Published June 21 2018, 7:44am EDT
There is a lack of clinical evidence supporting the efficacy of mobile healthcare interventions for improving the health outcomes of patients.
That’s the contention of Ezekiel Emanuel, MD, who holds a joint position in the University of Pennsylvania’s Wharton School of Business and the School of Medicine, where he chairs the Department of Medical Ethics & Health Policy.
“There’s just not a single study that shows that any wearable, connectable smartphone, wireless (technology) has made a difference in terms of outcomes,” Emanuel told Wednesday’s opening session of the 2018 AHIP Institute & Expo in San Diego.
In his presentation, Emanuel took to task Eric Topol, MD, director of San Diego’s Scripps Translational Science Institute and author of The Patient Will See You Now: The Future of Medicine is in Your Hands, for his contention that smartphones will serve to “democratize healthcare,” giving patients control of their health data, which has historically been the domain of physicians.
Emanuel mocked Topol as the “guru for virtual medicine,” and whose “hidden agenda is to forget the doctor” and embrace smartphone-based medical dashboards that will help consumers track their own vital signs and overall health conditions, using that data for self-management of illness.

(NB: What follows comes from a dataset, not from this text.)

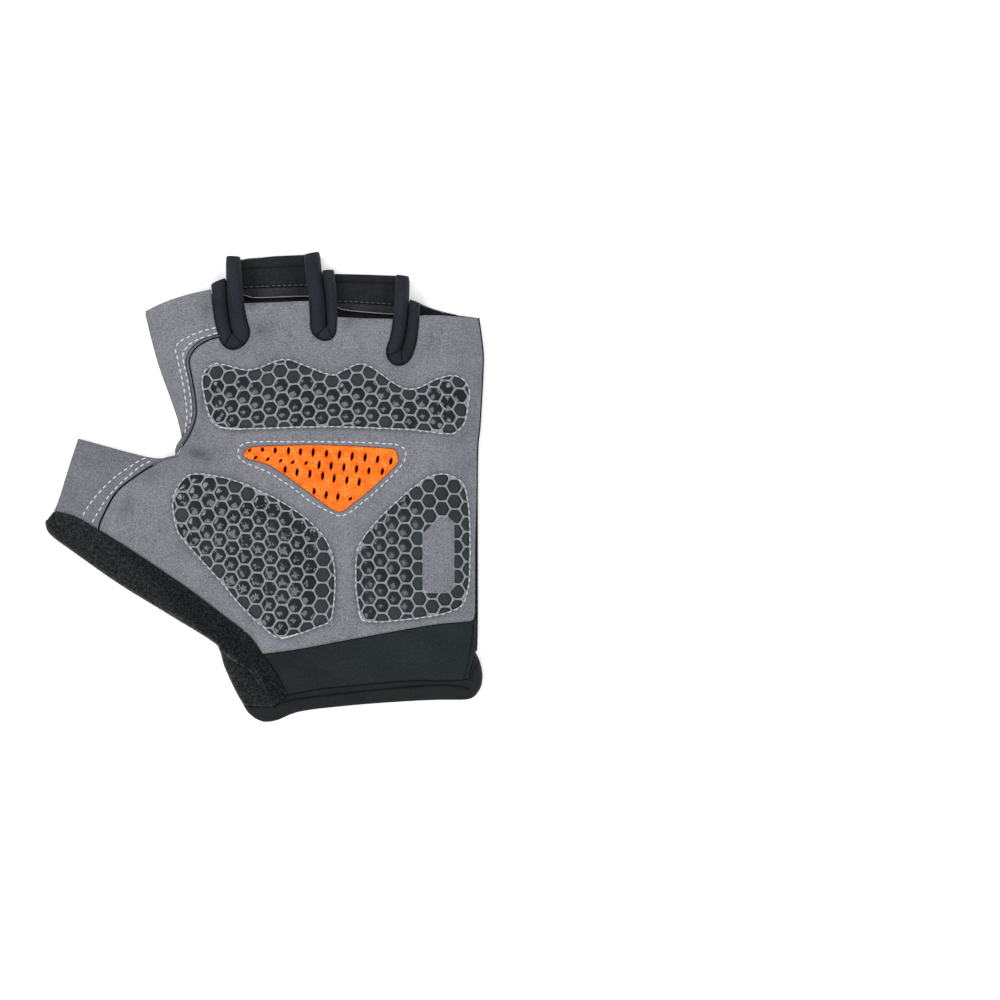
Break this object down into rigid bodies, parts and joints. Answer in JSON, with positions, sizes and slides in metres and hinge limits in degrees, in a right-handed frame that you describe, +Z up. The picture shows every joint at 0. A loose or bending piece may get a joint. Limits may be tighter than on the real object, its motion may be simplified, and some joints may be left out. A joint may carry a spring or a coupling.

He pointed to a 2016 study of remote patient monitoring of heart failure patients and a 2017 study of medication adherence for patients with chronic disease—both published in JAMA Internal Medicine—that call into question the effectiveness of mobile healthcare interventions.
I suspect that what we have here is that some things are working but that it is patchy and there are still to be the successful ‘rules of engagement’ developed for mHealth. Clearly what is reflected here is a need for more evidence and better studies.
Given the present push by Apple in this area I am sure well will see some good work done over the next few years to work out what works and what doesn’t.